Being overwhelmed about writing this

When I started my ADHD blog I swore that I was going to be the person who posted on it weekly. I didn’t want to be the ADHD guy with all the ideas and none of the follow through. I have to say that I lived up to my own expectations. I practiced what I preached in my coaching practice and put structures in place to have topics to write about and behaviours to get it done. I’ve always been very proud of that.

And, then I got really, really sick in Nov. of 2019. And, was just in the process of bouncing back around March on 2020, when… Well, we all know what happened in March of 2020. And, with two kids, the youngest being a five-year-old kindergartener with significant mental health issues at the time, much of normal life, and business as usual ground to a halt. 

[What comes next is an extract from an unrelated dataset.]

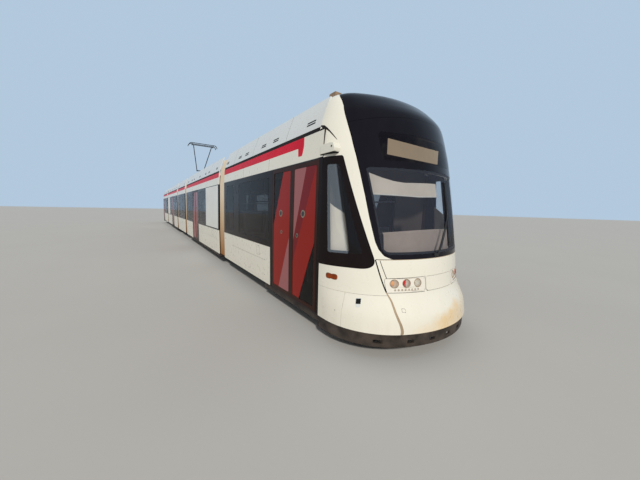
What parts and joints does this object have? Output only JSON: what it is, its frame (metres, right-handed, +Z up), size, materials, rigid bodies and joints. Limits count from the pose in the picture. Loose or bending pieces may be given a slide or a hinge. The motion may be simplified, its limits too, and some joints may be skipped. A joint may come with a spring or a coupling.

Then I believe in early December I promised you, the few but beloved reader of my blog that I was officially back on the horse. Well, you know what they say about the best laid plans. The aforementioned now six-year-old was in crisis and needed to be hospitalized for an extended period of time over the holidays and into February. And, the emotional, psychological, and logistical toll that took on our family and on me was/is hard to quantify except to say that it was enormous. 

I don’t want to go into that too much. I’m happy to share anything about me. But, someday that child will be an adult and this post may still exist in the “datasphere.” I want to respect my son’s future privacy. Just know that this has been a difficult time for me. And, as the pieces seem to be coming back together for him and for us and there may be a light at the end of the tunnel that might even not be the proverbial train… I’m starting to have the bandwidth to think about things that were on the front burner in October of 2019, like completely redoing my website, starting a new marketing campaign, finishing my first book, taking my business to the next level, etc. 

And, on slightly more mundane level, I need to get back into the habit of writing blog entries as a part of what I do. Yet, I find the whole prospect overwhelming. Yes, all of it is overwhelming. But just the piece of the blogs is, in and of itself overwhelming. Why? I think it is because there have been several times over the past 14 months that I have started to write again and been re-sidetracked. I feel a bit like sisyphus having had the boulder roll down on me a few times already. I feel like it isn’t good enough to write one post. I need to be sure, absolutely sure, that I can get back on a roll for good. 

But of course that’s just a branch of perfectionism. Yeah, it’s nice to not start until I’m reasonably sure I’ll have some time every week to devote to blogging. But if I go every other week for a while, or if I have to do shorter posts, or it takes me a while to get back up to speed… or if, God forbid, something else happens that knocks me off track. So be it. There is nothing lost by posting today. And, I already feel better having written this. I can feel the momentum building. In a matter of six paragraphs I’ve gone from overwhelmed to energized and hopeful… just by getting started! What do you want to get started today?



Standard Disclaimer:  In an effort to foil my own perfectionist tendencies, I do not edit my posts much… if at all. Please excuse and typos, mistakes, grammatical errors, or awkward phrasing. I focus on getting my content down. In my humble opinion, an imperfect post posted is infinitely better than a perfect post that goes unfinished.